Set problem: The required output is a word-for-word copy of the lines from the line bearing "make_outsole(RUBBER)" through the line bearing "imported = [obj", inclusive, and no other lines.

════════════════════

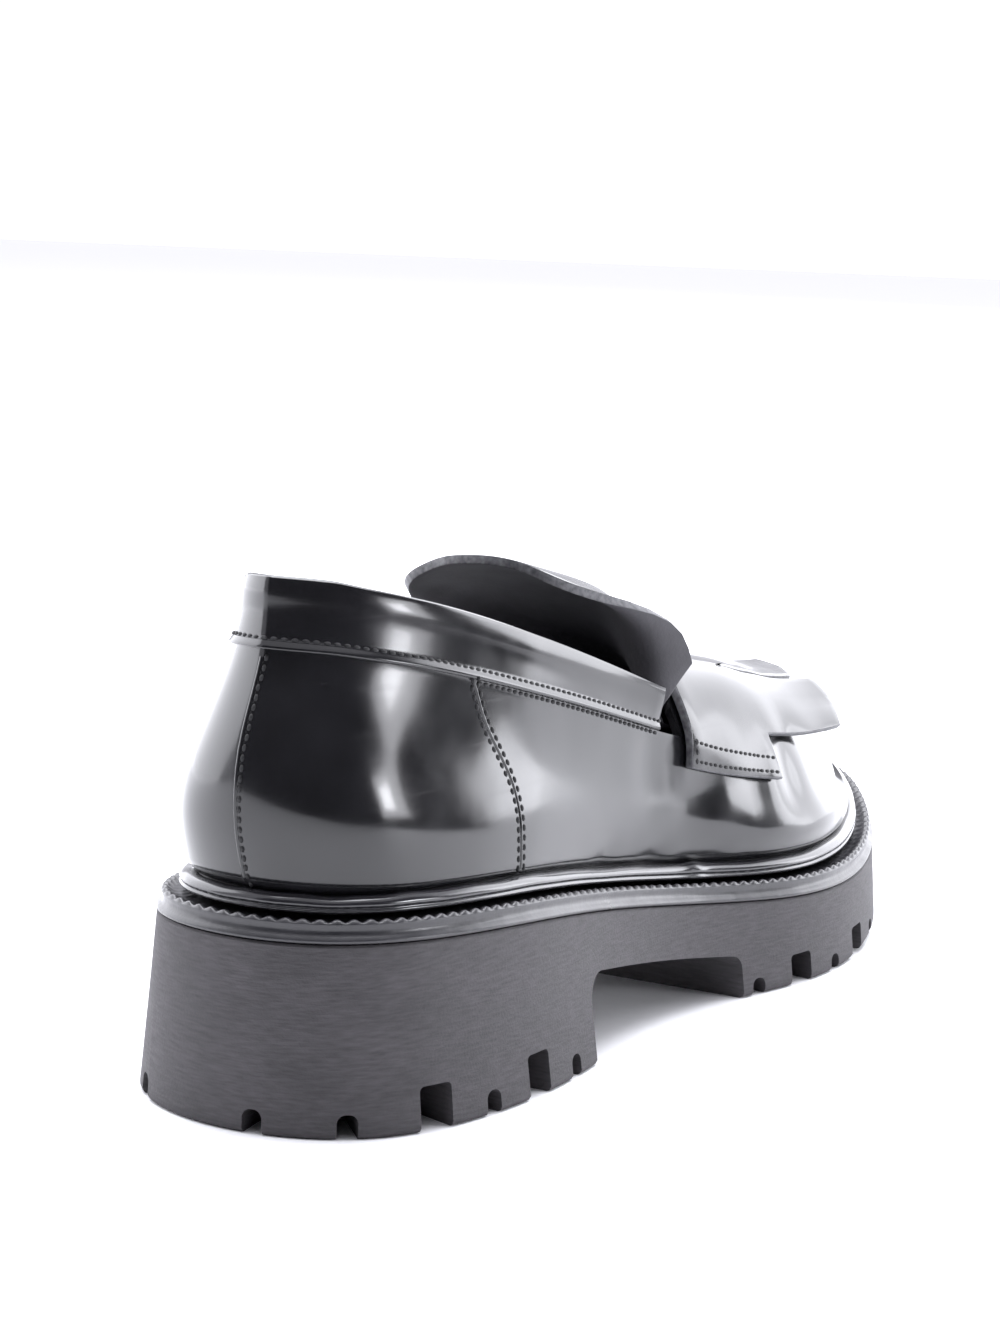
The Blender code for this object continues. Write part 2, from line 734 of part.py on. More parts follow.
def kiltie_point(across, share, lift):
    return surface_point(share, across, STRAP_LIFT + lift)


def strip_rows(first, last):
    """The columns of one strip, from the strap's front edge to its pointed end."""
    middle = (first + last) / 2
    rows = []
    for i in range(5):
        root = first + (last - first) * i / 4
        off = abs(root - middle) / (last - first) * 2
        spread = abs(root)
        front = KILTIE["front"](spread)
        tip = KILTIE["tip"](spread) - FRINGE_POINT_SHARE * off
        column = []
        for j in range(6):
            run = j / 5
            across = root + (middle * FRINGE_SPREAD_SHARE - (root - middle) * 0.10) * run
            lift = KILTIE["lift"](abs(middle)) * FRINGE_LIFT * run**2
            column.append(kiltie_point(across, front + (tip - front) * run, lift))
        rows.append(column)
    return rows


def make_kiltie(material):
    bm = bmesh.new()
    width = 2 * FRINGE_WIDTH_SHARE / FRINGE_STRIPS
    edges = [width * i - FRINGE_WIDTH_SHARE for i in range(FRINGE_STRIPS + 1)]
    columns = [a + (b - a) * i / 4 for a, b in zip(edges, edges[1:]) for i in range(4)] + [FRINGE_WIDTH_SHARE]
    columns = [-STRAP_END_SHARE, -(STRAP_END_SHARE + FRINGE_WIDTH_SHARE) / 2] + columns
    columns += [(STRAP_END_SHARE + FRINGE_WIDTH_SHARE) / 2, STRAP_END_SHARE]
    grid = []
    for across in columns:
        back, front = KILTIE["back"](abs(across)), KILTIE["front"](abs(across))
        row = []
        for j in range(4):
            narrowed = across * (1 - STRAP_TAPER_SHARE * (1 - j / 3))
            row.append(kiltie_point(narrowed, back + (front - back) * j / 3, 0.0))
        grid.append(row)
    add_grid(bm, grid)
    for first, last in zip(edges, edges[1:]):
        add_grid(bm, strip_rows(first, last))
    return wall_from(bm, "kiltie", STRAP_THICKNESS, material, inward=False)


def clear_scene():
    for obj in list(bpy.data.objects):
        bpy.data.objects.remove(obj, do_unlink=True)


clear_scene()
SHOE = bpy.data.collections.new("lug_sole_loafer")
CUTTERS = bpy.data.collections.new("cutters")
bpy.context.scene.collection.children.link(SHOE)
bpy.context.scene.collection.children.link(CUTTERS)

RUBBER = finish("sole_rubber", (0.045, 0.042, 0.045), 0.75)
BAND = finish("welt_rubber", (0.030, 0.030, 0.033), 0.30)
LEATHER = finish("polished_leather", (0.010, 0.010, 0.011), 0.12, coat=1.0)
LINING = finish("lining", (0.020, 0.020, 0.022), 0.60)

make_outsole(RUBBER)
make_welt(BAND)
make_rand(LEATHER)
make_upper(LEATHER)
make_insole(LINING)
make_tongue(LEATHER)
make_kiltie(LEATHER)
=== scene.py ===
"""Looks of a chunky lug sole loafer, the right shoe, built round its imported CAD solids."""

import math

import bmesh
import bpy
import numpy as np
from mathutils import Matrix, Vector
from mathutils.bvhtree import BVHTree


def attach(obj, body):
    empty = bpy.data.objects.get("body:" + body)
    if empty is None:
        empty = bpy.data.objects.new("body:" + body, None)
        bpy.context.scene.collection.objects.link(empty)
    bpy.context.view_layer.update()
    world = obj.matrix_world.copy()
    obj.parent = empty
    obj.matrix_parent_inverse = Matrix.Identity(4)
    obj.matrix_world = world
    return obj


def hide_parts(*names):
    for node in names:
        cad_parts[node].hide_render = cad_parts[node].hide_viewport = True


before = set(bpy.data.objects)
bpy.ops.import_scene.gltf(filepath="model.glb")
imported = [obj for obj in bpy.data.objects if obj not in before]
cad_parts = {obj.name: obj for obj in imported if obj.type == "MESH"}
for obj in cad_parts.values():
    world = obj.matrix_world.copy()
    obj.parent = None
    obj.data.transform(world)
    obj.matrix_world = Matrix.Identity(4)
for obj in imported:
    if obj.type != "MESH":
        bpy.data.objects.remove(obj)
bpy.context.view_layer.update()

# Camera. It stands behind the heel on the outer side, a little above the shoe, and is rolled by a
# degree, as the photograph's was. Metres, in the frame's axes.

CAMERA_PLACE = Vector((0.36225, -0.54768, 0.20122))
CAMERA_TARGET = Vector((-0.01895, 0.10391, 0.07923))
CAMERA_ROLL = math.radians(1.43)
CAMERA_LENS_MM = 81.7


def placed(name, data):
    thing = bpy.data.objects.new(name, data)
    bpy.context.scene.collection.objects.link(thing)
    return thing


def facing(place, target):
    """The matrix of a camera or light that stands at place and looks at target."""
    return Matrix.Translation(place) @ (target - place).to_track_quat("-Z", "Y").to_matrix().to_4x4()


camera_data = bpy.data.cameras.new("camera")
camera_data.lens = CAMERA_LENS_MM
camera = placed("camera", camera_data)
camera.matrix_world = facing(CAMERA_PLACE, CAMERA_TARGET) @ Matrix.Rotation(CAMERA_ROLL, 4, "Z")
bpy.context.scene.camera = camera

# Outsole. One thick block of dark foamed rubber, moulded with a high heel, an open waist and square
# lugs round its edge. Its side is lightly brushed along the shoe. The outline's half widths are shares
# of the ball's width, and the heights are shares of the heel's.

LENGTH = 0.285
BALL_WIDTH = 0.099
HEEL_BACK = 0.040
HEEL_HEIGHT = 0.0418
LATERAL, MEDIAL = 1, -1

SOLE_COLUMNS = ("share", "lateral", "medial", "top", "flare", "spring")
SOLE_SECTIONS = (
    (0.000, 0.000, 0.000, 1.000, 0.03, 0.000),
    (0.020, 0.205, 0.205, 0.996, 0.05, 0.000),
    (0.060, 0.310, 0.310, 0.985, 0.09, 0.000),
    (0.130, 0.375, 0.375, 0.955, 0.12, 0.000),
    (0.250, 0.400, 0.392, 0.885, 0.12, 0.000),
    (0.400, 0.372, 0.340, 0.730, 0.09, 0.000),
    (0.520, 0.405, 0.380, 0.605, 0.07, 0.000),
    (0.640, 0.495, 0.465, 0.525, 0.06, 0.000),
    (0.750, 0.503, 0.503, 0.510, 0.04, 0.010),
    (0.860, 0.418, 0.435, 0.580, 0.03, 0.080),
    (0.940, 0.285, 0.305, 0.690, 0.02, 0.180),
    (0.985, 0.150, 0.160, 0.770, 0.02, 0.250),
    (1.000, 0.000, 0.000, 0.800, 0.02, 0.270),
)


def smooth_curve(places, values):
    """A natural cubic spline through values, which may be numbers or points."""
    x = np.array(places, float)
    y = np.array(values, float).reshape(len(x), -1)
    step = np.diff(x)
    slope = np.diff(y, axis=0) / step[:, None]
    inner = np.arange(1, len(x) - 1)
    system = np.eye(len(x))
    system[inner, inner - 1] = step[:-1]
    system[inner, inner] = 2 * (step[:-1] + step[1:])
    system[inner, inner + 1] = step[1:]
    right = np.zeros_like(y)
    right[1:-1] = 6 * np.diff(slope, axis=0)
    bend = np.linalg.solve(system, right)

    def value(at):
        at = np.asarray(at, float)
        i = np.clip(np.searchsorted(x, at) - 1, 0, len(x) - 2)
        a, b, h = (x[i + 1] - at)[..., None], (at - x[i])[..., None], step[i][..., None]
        found = bend[i] * a**3 / (6 * h) + bend[i + 1] * b**3 / (6 * h)
        found = found + (y[i] / h - bend[i] * h / 6) * a + (y[i + 1] / h - bend[i + 1] * h / 6) * b
        return found[..., 0] if y.shape[1] == 1 else found

    return value


def turn_of(share):
    """The place round the outline, 0 at the heel's back and 1 at the toe, for a share of the length."""
    return np.arccos(1 - 2 * np.clip(share, 0.0, 1.0)) / math.pi


def share_of(turn):
    return (1 - np.cos(math.pi * np.asarray(turn, float))) / 2


def table_curves(columns, rows, by_turn=True):
    places = [float(turn_of(row[0])) if by_turn else row[0] for row in rows]
    return {name: smooth_curve(places, [row[i] for row in rows]) for i, name in enumerate(columns) if i}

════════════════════

Result of the exercise:
make_outsole(RUBBER)
make_welt(BAND)
make_rand(LEATHER)
make_upper(LEATHER)
make_insole(LINING)
make_tongue(LEATHER)
make_kiltie(LEATHER)
=== scene.py ===
"""Looks of a chunky lug sole loafer, the right shoe, built round its imported CAD solids."""

import math

import bmesh
import bpy
import numpy as np
from mathutils import Matrix, Vector
from mathutils.bvhtree import BVHTree


def attach(obj, body):
    empty = bpy.data.objects.get("body:" + body)
    if empty is None:
        empty = bpy.data.objects.new("body:" + body, None)
        bpy.context.scene.collection.objects.link(empty)
    bpy.context.view_layer.update()
    world = obj.matrix_world.copy()
    obj.parent = empty
    obj.matrix_parent_inverse = Matrix.Identity(4)
    obj.matrix_world = world
    return obj


def hide_parts(*names):
    for node in names:
        cad_parts[node].hide_render = cad_parts[node].hide_viewport = True


before = set(bpy.data.objects)
bpy.ops.import_scene.gltf(filepath="model.glb")
imported = [obj for obj in bpy.data.objects if obj not in before]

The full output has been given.